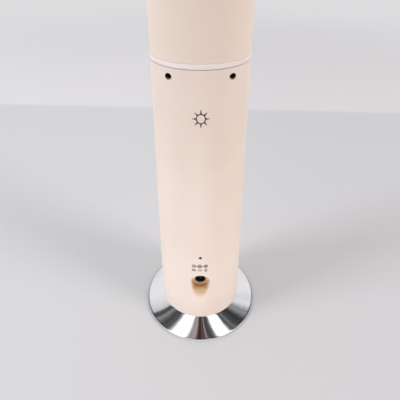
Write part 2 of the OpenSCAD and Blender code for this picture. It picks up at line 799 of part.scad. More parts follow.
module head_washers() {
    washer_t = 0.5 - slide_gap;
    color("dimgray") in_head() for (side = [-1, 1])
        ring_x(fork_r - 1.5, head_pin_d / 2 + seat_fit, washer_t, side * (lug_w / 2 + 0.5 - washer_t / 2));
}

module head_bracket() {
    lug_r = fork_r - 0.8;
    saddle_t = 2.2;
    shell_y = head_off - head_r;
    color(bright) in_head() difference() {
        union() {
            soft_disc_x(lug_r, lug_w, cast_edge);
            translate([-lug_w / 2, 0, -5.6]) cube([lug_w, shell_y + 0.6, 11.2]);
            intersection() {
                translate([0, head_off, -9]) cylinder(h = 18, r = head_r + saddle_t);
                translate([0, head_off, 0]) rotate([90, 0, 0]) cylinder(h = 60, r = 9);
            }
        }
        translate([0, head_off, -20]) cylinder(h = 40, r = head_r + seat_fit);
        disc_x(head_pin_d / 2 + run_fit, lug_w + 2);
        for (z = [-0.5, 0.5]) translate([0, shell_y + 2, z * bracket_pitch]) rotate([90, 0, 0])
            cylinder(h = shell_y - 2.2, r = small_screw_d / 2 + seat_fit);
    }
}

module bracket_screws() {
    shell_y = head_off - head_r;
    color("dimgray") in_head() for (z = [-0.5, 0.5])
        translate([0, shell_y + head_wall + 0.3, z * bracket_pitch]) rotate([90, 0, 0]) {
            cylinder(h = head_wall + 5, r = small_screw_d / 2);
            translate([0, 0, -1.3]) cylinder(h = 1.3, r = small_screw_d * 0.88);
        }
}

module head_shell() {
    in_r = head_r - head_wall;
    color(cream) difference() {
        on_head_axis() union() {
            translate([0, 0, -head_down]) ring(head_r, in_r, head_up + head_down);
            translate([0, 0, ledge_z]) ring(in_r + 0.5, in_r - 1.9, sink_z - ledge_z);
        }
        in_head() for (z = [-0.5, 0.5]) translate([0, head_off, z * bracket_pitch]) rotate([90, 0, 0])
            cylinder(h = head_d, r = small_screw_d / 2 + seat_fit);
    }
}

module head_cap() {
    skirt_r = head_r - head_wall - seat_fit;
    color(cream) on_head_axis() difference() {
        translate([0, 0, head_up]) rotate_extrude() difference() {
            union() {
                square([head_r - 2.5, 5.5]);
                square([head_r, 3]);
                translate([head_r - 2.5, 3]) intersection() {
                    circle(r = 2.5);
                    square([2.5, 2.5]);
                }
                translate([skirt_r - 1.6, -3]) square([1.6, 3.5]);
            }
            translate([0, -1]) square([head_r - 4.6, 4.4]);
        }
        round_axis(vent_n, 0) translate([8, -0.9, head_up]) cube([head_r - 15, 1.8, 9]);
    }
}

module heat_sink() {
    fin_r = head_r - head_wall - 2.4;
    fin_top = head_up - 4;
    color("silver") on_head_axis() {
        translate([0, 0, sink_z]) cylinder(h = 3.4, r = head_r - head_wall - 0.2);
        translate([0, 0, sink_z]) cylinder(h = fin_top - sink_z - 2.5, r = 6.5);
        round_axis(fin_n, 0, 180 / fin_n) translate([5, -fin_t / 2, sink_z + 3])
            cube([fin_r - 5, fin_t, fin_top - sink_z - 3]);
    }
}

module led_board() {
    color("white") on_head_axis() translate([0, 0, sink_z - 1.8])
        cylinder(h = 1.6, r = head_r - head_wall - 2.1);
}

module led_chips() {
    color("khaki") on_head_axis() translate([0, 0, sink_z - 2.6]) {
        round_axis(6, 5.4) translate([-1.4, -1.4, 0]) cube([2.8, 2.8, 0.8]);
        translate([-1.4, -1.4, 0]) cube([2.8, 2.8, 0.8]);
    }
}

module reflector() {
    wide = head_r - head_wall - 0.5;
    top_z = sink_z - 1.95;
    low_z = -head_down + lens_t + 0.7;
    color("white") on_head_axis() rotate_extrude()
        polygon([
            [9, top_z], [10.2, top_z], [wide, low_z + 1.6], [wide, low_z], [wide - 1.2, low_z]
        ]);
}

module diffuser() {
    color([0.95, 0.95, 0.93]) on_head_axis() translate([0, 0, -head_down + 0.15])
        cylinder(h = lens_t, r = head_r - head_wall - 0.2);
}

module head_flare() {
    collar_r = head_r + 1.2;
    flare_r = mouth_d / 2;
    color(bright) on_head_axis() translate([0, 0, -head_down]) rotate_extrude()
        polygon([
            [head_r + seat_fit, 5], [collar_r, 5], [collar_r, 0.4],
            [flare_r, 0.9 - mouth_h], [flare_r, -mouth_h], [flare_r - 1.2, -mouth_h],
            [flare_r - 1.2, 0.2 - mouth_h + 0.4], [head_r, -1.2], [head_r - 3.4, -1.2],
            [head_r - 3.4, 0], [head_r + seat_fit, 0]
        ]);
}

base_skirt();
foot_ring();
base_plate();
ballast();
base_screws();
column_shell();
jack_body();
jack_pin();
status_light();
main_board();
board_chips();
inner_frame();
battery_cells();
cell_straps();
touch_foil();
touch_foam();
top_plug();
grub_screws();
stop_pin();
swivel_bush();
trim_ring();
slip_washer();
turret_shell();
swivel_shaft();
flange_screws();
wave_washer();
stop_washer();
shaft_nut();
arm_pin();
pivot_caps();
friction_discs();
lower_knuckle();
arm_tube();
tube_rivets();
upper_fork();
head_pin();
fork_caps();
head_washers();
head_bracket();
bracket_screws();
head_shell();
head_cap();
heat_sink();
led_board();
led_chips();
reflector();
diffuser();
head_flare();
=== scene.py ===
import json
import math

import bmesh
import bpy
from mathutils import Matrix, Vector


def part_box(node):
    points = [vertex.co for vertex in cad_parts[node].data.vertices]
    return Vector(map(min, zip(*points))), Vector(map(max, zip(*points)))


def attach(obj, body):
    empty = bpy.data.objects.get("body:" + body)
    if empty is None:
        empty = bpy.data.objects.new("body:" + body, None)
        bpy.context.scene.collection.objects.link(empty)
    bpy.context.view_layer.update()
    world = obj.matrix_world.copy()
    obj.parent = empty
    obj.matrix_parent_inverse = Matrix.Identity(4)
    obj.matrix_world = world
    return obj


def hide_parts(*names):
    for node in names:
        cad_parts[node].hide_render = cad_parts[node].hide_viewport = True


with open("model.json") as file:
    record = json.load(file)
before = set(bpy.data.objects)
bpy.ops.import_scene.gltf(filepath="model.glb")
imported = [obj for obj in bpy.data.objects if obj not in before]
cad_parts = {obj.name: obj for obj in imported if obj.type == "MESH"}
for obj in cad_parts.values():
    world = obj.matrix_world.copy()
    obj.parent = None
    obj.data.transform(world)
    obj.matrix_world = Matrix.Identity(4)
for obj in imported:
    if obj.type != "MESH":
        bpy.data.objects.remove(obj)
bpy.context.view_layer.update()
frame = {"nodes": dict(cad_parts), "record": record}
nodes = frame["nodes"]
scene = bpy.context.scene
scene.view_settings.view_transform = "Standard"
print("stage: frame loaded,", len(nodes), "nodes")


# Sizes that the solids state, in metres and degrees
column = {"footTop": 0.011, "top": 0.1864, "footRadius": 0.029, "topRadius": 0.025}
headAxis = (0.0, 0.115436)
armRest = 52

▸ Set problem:
What is wanted is an exact copy of the lines from the line containing "base_skirt();" to the line containing "bpy.context.scene.collection.objects.link(empty)", both lines included, and of no other line.

▸ Response to the task:
base_skirt();
foot_ring();
base_plate();
ballast();
base_screws();
column_shell();
jack_body();
jack_pin();
status_light();
main_board();
board_chips();
inner_frame();
battery_cells();
cell_straps();
touch_foil();
touch_foam();
top_plug();
grub_screws();
stop_pin();
swivel_bush();
trim_ring();
slip_washer();
turret_shell();
swivel_shaft();
flange_screws();
wave_washer();
stop_washer();
shaft_nut();
arm_pin();
pivot_caps();
friction_discs();
lower_knuckle();
arm_tube();
tube_rivets();
upper_fork();
head_pin();
fork_caps();
head_washers();
head_bracket();
bracket_screws();
head_shell();
head_cap();
heat_sink();
led_board();
led_chips();
reflector();
diffuser();
head_flare();
=== scene.py ===
import json
import math

import bmesh
import bpy
from mathutils import Matrix, Vector


def part_box(node):
    points = [vertex.co for vertex in cad_parts[node].data.vertices]
    return Vector(map(min, zip(*points))), Vector(map(max, zip(*points)))


def attach(obj, body):
    empty = bpy.data.objects.get("body:" + body)
    if empty is None:
        empty = bpy.data.objects.new("body:" + body, None)
        bpy.context.scene.collection.objects.link(empty)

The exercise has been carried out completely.